- [TASK PROMPT]
Everything from the line containing "antenna_block()" through the line containing "for node in" must be quoted exactly; everything else is left out.

- [SOURCE MATERIAL]
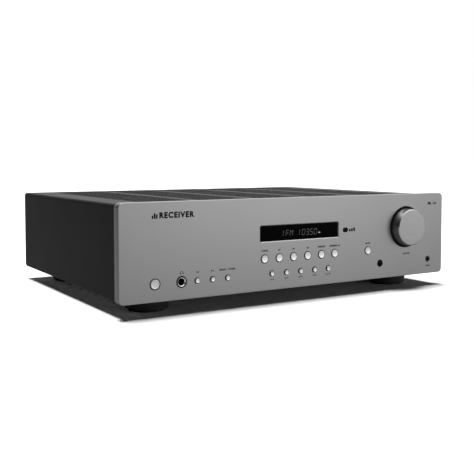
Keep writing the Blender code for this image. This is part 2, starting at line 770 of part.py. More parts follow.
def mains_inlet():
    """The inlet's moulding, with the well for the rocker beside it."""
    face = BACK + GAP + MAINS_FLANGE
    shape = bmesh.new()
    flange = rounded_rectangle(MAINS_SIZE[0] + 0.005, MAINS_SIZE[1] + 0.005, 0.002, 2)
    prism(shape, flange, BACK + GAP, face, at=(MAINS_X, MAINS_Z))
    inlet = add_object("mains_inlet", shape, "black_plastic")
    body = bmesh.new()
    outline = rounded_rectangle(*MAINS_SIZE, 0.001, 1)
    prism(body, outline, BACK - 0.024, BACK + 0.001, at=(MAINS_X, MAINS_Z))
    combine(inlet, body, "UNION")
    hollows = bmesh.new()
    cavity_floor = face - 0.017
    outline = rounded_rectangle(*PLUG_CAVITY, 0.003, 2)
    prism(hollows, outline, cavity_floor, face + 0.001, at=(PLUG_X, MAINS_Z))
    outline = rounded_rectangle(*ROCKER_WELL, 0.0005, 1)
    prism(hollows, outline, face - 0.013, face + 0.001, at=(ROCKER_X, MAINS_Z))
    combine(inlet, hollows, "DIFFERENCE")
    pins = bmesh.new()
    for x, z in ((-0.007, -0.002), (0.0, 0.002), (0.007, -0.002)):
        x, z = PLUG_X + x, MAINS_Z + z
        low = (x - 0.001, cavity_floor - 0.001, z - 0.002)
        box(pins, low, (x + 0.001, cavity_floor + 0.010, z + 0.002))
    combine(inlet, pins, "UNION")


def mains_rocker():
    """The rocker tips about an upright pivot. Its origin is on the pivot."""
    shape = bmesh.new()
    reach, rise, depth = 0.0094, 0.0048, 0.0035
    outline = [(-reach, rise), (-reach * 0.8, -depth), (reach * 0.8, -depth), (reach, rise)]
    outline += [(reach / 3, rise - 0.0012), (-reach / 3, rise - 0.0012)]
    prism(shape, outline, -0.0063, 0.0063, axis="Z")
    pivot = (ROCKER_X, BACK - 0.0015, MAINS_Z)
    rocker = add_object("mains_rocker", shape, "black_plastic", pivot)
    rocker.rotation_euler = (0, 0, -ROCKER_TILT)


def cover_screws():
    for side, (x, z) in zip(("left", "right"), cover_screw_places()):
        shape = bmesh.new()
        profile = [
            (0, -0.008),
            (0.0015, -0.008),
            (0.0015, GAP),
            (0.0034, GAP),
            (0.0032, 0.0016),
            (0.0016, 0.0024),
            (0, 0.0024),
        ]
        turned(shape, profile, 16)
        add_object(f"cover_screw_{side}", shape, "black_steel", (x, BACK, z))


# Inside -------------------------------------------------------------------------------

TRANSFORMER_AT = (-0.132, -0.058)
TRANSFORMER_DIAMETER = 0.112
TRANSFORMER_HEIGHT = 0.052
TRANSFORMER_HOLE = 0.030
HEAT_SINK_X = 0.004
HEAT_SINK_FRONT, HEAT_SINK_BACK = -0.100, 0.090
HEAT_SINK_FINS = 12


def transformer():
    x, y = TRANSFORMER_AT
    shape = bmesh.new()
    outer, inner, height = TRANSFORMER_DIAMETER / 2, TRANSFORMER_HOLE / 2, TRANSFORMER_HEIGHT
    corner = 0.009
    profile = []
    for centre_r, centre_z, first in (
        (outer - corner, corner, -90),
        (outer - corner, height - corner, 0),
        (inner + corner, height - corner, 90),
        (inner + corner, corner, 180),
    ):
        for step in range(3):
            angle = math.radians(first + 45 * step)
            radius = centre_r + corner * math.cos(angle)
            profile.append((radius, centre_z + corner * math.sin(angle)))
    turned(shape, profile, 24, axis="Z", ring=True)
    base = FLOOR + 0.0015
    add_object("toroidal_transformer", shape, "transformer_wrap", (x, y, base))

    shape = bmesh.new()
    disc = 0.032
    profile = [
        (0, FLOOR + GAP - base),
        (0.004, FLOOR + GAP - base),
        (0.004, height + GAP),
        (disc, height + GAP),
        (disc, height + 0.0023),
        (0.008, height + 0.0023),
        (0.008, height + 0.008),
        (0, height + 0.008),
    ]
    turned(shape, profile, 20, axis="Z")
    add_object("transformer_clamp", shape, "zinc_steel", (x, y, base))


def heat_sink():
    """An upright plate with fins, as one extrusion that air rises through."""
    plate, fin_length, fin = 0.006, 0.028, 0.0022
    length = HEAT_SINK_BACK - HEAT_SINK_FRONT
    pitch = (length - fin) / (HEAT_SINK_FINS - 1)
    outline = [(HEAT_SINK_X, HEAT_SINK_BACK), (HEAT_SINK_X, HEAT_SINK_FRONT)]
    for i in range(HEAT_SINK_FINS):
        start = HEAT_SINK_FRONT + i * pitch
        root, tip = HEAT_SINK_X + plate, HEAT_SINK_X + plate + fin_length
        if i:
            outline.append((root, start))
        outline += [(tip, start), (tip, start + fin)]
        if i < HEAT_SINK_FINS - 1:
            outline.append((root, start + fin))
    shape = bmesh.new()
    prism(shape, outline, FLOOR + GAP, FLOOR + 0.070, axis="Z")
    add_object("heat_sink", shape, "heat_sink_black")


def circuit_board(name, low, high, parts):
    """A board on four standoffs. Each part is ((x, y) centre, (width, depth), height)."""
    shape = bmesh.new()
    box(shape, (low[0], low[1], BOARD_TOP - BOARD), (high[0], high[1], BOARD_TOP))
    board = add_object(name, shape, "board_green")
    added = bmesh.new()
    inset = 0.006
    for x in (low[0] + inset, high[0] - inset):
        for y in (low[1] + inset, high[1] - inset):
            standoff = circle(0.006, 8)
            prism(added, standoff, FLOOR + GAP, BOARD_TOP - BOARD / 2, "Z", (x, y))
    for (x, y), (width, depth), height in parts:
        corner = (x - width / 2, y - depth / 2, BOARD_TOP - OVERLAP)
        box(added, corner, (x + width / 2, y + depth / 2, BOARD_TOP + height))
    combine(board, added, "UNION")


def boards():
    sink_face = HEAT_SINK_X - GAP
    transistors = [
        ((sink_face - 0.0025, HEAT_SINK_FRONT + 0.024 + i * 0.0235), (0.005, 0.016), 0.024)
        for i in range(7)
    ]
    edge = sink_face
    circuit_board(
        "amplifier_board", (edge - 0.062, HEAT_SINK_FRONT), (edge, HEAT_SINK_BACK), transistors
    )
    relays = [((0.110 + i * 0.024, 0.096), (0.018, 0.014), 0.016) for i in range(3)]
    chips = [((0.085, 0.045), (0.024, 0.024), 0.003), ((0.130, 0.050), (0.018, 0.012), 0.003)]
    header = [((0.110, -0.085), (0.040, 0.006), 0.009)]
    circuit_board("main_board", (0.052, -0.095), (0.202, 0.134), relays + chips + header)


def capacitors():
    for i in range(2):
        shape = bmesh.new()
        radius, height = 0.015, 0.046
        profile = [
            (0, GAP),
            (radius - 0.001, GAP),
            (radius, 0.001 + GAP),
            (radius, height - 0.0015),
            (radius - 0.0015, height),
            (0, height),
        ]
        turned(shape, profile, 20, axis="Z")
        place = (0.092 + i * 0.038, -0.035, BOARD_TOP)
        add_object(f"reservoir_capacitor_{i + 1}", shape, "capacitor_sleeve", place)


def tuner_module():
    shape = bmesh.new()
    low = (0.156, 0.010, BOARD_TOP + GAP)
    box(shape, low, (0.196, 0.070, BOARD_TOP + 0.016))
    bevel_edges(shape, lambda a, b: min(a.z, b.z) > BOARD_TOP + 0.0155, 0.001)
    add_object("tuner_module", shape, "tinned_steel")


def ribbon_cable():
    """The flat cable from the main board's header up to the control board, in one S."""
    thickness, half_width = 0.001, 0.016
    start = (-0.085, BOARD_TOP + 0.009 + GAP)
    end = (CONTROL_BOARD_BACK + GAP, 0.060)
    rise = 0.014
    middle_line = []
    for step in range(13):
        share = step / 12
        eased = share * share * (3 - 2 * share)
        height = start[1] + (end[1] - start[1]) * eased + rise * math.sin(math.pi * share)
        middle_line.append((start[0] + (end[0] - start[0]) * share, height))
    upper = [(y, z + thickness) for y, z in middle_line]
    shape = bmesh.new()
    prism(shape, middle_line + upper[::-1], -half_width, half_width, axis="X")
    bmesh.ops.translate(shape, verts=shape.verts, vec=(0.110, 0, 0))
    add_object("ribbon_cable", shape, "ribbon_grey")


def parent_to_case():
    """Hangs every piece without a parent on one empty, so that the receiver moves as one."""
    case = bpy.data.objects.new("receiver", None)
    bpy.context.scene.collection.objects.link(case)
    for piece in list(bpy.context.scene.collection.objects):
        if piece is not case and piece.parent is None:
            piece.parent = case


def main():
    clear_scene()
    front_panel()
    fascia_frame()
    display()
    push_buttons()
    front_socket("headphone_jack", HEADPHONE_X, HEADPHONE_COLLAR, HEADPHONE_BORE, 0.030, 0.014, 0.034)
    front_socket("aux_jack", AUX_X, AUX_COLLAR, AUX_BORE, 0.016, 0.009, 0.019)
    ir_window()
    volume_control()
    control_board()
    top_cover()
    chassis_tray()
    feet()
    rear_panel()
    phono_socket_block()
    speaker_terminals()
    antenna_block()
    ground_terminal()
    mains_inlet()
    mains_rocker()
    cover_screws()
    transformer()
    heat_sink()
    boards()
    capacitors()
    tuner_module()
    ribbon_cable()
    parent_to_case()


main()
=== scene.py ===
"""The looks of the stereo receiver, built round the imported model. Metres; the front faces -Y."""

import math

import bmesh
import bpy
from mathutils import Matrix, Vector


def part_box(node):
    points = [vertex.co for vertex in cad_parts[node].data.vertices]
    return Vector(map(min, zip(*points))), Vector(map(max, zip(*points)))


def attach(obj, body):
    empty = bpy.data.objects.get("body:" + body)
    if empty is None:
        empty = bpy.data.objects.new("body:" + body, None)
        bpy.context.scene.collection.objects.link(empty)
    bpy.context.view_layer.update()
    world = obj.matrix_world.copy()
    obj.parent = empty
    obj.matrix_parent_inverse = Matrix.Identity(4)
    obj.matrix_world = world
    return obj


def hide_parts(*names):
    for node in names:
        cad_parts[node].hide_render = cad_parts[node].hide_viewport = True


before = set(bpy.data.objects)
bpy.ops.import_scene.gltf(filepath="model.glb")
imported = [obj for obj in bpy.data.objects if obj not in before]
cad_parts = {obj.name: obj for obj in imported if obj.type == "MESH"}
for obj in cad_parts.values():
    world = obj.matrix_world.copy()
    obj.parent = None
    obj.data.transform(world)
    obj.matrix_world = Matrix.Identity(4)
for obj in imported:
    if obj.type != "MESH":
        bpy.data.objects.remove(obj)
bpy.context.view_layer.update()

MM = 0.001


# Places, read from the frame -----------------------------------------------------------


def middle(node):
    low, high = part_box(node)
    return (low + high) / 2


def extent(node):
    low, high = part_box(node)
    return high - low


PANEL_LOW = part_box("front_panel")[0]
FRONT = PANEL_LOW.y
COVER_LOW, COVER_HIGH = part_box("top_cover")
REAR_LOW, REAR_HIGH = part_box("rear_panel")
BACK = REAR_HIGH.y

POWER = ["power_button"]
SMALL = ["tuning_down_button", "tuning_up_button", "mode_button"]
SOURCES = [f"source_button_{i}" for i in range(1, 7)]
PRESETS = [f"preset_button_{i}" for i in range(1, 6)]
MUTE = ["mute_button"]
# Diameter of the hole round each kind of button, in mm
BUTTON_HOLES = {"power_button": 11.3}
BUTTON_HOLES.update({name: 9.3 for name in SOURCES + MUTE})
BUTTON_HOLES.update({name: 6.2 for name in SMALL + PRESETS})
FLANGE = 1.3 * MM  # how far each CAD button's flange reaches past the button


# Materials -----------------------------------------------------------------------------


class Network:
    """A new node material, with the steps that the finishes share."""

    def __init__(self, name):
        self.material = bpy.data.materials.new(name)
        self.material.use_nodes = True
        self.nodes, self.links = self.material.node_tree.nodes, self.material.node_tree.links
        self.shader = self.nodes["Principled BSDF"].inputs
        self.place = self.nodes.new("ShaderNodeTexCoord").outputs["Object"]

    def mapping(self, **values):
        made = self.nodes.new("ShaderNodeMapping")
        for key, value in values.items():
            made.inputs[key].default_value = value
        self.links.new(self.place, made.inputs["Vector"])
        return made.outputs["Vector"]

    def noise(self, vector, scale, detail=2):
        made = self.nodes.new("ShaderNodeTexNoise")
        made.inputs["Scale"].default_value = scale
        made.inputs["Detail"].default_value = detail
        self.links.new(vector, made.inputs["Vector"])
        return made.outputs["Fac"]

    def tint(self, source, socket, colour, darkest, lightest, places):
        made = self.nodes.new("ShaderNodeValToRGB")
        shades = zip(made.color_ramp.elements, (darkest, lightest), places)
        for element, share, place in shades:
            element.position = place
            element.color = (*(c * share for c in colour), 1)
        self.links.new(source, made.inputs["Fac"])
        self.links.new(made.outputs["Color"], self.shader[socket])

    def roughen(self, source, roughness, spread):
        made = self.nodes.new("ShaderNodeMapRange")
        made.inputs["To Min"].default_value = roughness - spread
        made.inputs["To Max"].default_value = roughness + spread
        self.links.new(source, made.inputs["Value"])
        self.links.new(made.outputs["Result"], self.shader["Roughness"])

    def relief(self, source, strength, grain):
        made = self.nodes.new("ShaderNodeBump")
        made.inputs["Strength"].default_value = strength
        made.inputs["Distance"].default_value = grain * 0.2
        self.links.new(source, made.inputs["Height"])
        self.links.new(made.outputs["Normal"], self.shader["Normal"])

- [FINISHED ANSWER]
    antenna_block()
    ground_terminal()
    mains_inlet()
    mains_rocker()
    cover_screws()
    transformer()
    heat_sink()
    boards()
    capacitors()
    tuner_module()
    ribbon_cable()
    parent_to_case()


main()
=== scene.py ===
"""The looks of the stereo receiver, built round the imported model. Metres; the front faces -Y."""

import math

import bmesh
import bpy
from mathutils import Matrix, Vector


def part_box(node):
    points = [vertex.co for vertex in cad_parts[node].data.vertices]
    return Vector(map(min, zip(*points))), Vector(map(max, zip(*points)))


def attach(obj, body):
    empty = bpy.data.objects.get("body:" + body)
    if empty is None:
        empty = bpy.data.objects.new("body:" + body, None)
        bpy.context.scene.collection.objects.link(empty)
    bpy.context.view_layer.update()
    world = obj.matrix_world.copy()
    obj.parent = empty
    obj.matrix_parent_inverse = Matrix.Identity(4)
    obj.matrix_world = world
    return obj


def hide_parts(*names):
    for node in names:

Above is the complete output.